Return the records in full, exactly as given.

---- SUPPLIED RECORDS

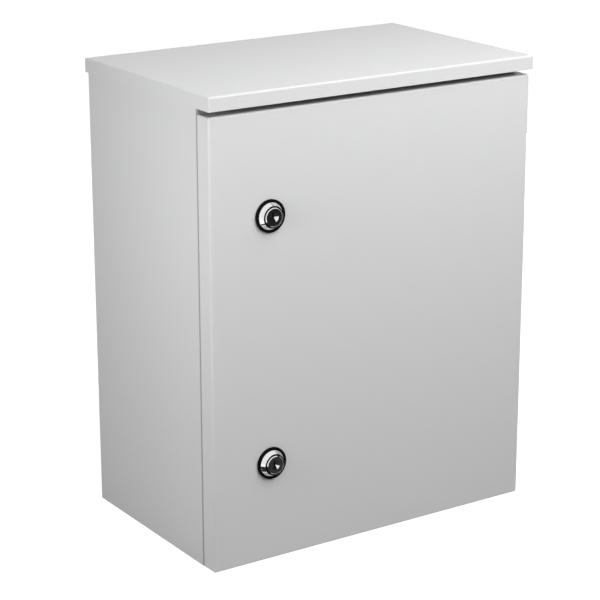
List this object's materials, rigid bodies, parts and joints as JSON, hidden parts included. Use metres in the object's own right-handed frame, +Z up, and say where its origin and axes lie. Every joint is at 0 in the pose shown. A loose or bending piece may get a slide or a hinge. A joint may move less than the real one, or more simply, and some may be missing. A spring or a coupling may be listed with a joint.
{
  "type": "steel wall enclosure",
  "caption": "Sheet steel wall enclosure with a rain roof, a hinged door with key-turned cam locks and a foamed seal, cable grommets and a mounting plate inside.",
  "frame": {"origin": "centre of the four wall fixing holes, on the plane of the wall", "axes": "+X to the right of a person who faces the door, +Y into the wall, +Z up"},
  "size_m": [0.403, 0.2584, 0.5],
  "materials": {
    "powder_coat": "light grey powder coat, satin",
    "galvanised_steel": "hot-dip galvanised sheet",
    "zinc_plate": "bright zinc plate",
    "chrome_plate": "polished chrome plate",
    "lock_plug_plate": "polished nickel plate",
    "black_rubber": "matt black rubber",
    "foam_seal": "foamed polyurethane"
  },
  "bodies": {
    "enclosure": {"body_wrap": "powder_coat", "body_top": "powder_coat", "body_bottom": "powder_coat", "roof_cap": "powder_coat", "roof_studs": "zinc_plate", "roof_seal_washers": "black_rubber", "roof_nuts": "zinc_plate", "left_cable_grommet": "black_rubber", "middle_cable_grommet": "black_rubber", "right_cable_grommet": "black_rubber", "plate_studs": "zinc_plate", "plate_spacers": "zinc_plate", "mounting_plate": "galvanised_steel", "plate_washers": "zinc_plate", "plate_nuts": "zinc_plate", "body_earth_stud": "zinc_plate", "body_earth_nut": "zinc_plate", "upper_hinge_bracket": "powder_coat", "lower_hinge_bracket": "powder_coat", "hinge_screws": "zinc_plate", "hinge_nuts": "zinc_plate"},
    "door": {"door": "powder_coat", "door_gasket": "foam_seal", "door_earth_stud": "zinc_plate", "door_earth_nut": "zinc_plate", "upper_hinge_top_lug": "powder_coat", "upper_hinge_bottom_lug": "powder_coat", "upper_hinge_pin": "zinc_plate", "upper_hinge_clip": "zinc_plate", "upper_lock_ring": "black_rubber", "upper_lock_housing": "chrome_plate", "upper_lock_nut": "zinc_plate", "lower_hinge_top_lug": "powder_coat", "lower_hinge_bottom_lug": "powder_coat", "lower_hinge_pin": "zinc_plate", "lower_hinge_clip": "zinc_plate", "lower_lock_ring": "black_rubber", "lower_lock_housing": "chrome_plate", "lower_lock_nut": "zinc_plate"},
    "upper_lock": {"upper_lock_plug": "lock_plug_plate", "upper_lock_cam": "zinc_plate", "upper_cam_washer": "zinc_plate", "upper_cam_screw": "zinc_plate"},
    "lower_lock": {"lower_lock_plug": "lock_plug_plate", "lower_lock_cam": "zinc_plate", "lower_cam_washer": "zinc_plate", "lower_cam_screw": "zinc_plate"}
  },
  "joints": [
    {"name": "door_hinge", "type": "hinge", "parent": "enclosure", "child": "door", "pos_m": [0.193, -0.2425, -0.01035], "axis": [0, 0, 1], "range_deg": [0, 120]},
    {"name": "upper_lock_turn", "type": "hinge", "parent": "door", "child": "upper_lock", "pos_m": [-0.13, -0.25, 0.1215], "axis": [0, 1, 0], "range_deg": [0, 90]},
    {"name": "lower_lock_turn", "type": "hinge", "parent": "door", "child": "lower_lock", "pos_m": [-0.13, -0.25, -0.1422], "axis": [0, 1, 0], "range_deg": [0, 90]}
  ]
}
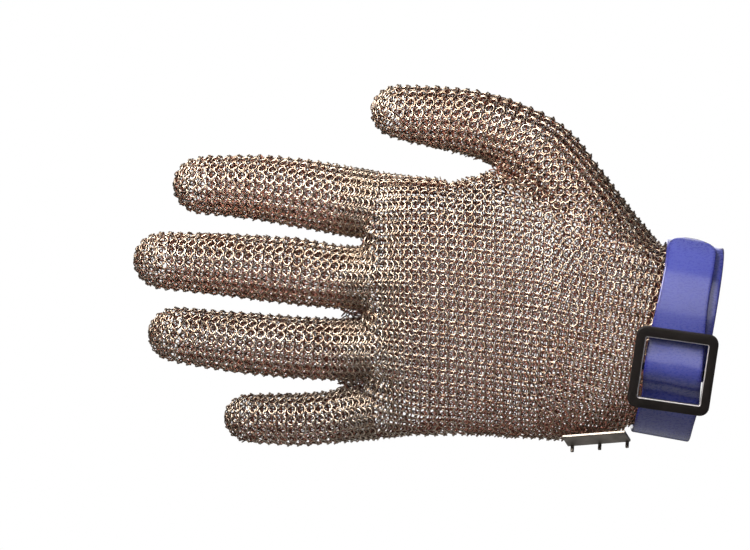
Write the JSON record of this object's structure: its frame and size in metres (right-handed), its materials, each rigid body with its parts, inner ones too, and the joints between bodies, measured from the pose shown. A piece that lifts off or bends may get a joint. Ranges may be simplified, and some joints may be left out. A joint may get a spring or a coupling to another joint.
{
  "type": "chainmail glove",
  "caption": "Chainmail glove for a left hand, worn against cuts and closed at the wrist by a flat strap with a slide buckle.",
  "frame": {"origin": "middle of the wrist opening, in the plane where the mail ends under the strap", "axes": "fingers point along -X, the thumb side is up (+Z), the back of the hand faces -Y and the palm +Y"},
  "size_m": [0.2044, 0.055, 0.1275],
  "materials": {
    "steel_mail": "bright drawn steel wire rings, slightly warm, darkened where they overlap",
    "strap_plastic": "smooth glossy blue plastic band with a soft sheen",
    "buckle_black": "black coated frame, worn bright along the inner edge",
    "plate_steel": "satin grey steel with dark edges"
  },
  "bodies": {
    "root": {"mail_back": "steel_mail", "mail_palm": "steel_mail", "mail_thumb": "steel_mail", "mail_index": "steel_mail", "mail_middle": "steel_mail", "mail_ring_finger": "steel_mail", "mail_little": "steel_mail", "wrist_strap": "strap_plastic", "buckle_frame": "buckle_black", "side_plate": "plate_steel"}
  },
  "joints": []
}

--------

**RESPONSE:**
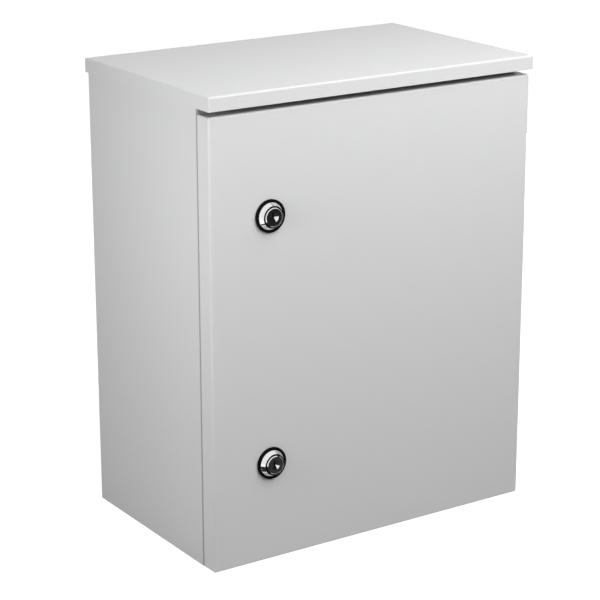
List this object's materials, rigid bodies, parts and joints as JSON, hidden parts included. Use metres in the object's own right-handed frame, +Z up, and say where its origin and axes lie. Every joint is at 0 in the pose shown. A loose or bending piece may get a slide or a hinge. A joint may move less than the real one, or more simply, and some may be missing. A spring or a coupling may be listed with a joint.
{
  "type": "steel wall enclosure",
  "caption": "Sheet steel wall enclosure with a rain roof, a hinged door with key-turned cam locks and a foamed seal, cable grommets and a mounting plate inside.",
  "frame": {"origin": "centre of the four wall fixing holes, on the plane of the wall", "axes": "+X to the right of a person who faces the door, +Y into the wall, +Z up"},
  "size_m": [0.403, 0.2584, 0.5],
  "materials": {
    "powder_coat": "light grey powder coat, satin",
    "galvanised_steel": "hot-dip galvanised sheet",
    "zinc_plate": "bright zinc plate",
    "chrome_plate": "polished chrome plate",
    "lock_plug_plate": "polished nickel plate",
    "black_rubber": "matt black rubber",
    "foam_seal": "foamed polyurethane"
  },
  "bodies": {
    "enclosure": {"body_wrap": "powder_coat", "body_top": "powder_coat", "body_bottom": "powder_coat", "roof_cap": "powder_coat", "roof_studs": "zinc_plate", "roof_seal_washers": "black_rubber", "roof_nuts": "zinc_plate", "left_cable_grommet": "black_rubber", "middle_cable_grommet": "black_rubber", "right_cable_grommet": "black_rubber", "plate_studs": "zinc_plate", "plate_spacers": "zinc_plate", "mounting_plate": "galvanised_steel", "plate_washers": "zinc_plate", "plate_nuts": "zinc_plate", "body_earth_stud": "zinc_plate", "body_earth_nut": "zinc_plate", "upper_hinge_bracket": "powder_coat", "lower_hinge_bracket": "powder_coat", "hinge_screws": "zinc_plate", "hinge_nuts": "zinc_plate"},
    "door": {"door": "powder_coat", "door_gasket": "foam_seal", "door_earth_stud": "zinc_plate", "door_earth_nut": "zinc_plate", "upper_hinge_top_lug": "powder_coat", "upper_hinge_bottom_lug": "powder_coat", "upper_hinge_pin": "zinc_plate", "upper_hinge_clip": "zinc_plate", "upper_lock_ring": "black_rubber", "upper_lock_housing": "chrome_plate", "upper_lock_nut": "zinc_plate", "lower_hinge_top_lug": "powder_coat", "lower_hinge_bottom_lug": "powder_coat", "lower_hinge_pin": "zinc_plate", "lower_hinge_clip": "zinc_plate", "lower_lock_ring": "black_rubber", "lower_lock_housing": "chrome_plate", "lower_lock_nut": "zinc_plate"},
    "upper_lock": {"upper_lock_plug": "lock_plug_plate", "upper_lock_cam": "zinc_plate", "upper_cam_washer": "zinc_plate", "upper_cam_screw": "zinc_plate"},
    "lower_lock": {"lower_lock_plug": "lock_plug_plate", "lower_lock_cam": "zinc_plate", "lower_cam_washer": "zinc_plate", "lower_cam_screw": "zinc_plate"}
  },
  "joints": [
    {"name": "door_hinge", "type": "hinge", "parent": "enclosure", "child": "door", "pos_m": [0.193, -0.2425, -0.01035], "axis": [0, 0, 1], "range_deg": [0, 120]},
    {"name": "upper_lock_turn", "type": "hinge", "parent": "door", "child": "upper_lock", "pos_m": [-0.13, -0.25, 0.1215], "axis": [0, 1, 0], "range_deg": [0, 90]},
    {"name": "lower_lock_turn", "type": "hinge", "parent": "door", "child": "lower_lock", "pos_m": [-0.13, -0.25, -0.1422], "axis": [0, 1, 0], "range_deg": [0, 90]}
  ]
}
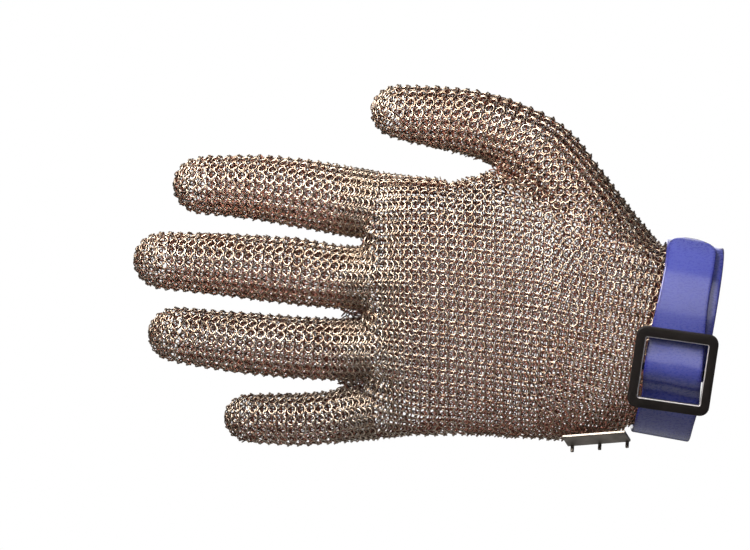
Write the JSON record of this object's structure: its frame and size in metres (right-handed), its materials, each rigid body with its parts, inner ones too, and the joints between bodies, measured from the pose shown. A piece that lifts off or bends may get a joint. Ranges may be simplified, and some joints may be left out. A joint may get a spring or a coupling to another joint.
{
  "type": "chainmail glove",
  "caption": "Chainmail glove for a left hand, worn against cuts and closed at the wrist by a flat strap with a slide buckle.",
  "frame": {"origin": "middle of the wrist opening, in the plane where the mail ends under the strap", "axes": "fingers point along -X, the thumb side is up (+Z), the back of the hand faces -Y and the palm +Y"},
  "size_m": [0.2044, 0.055, 0.1275],
  "materials": {
    "steel_mail": "bright drawn steel wire rings, slightly warm, darkened where they overlap",
    "strap_plastic": "smooth glossy blue plastic band with a soft sheen",
    "buckle_black": "black coated frame, worn bright along the inner edge",
    "plate_steel": "satin grey steel with dark edges"
  },
  "bodies": {
    "root": {"mail_back": "steel_mail", "mail_palm": "steel_mail", "mail_thumb": "steel_mail", "mail_index": "steel_mail", "mail_middle": "steel_mail", "mail_ring_finger": "steel_mail", "mail_little": "steel_mail", "wrist_strap": "strap_plastic", "buckle_frame": "buckle_black", "side_plate": "plate_steel"}
  },
  "joints": []
}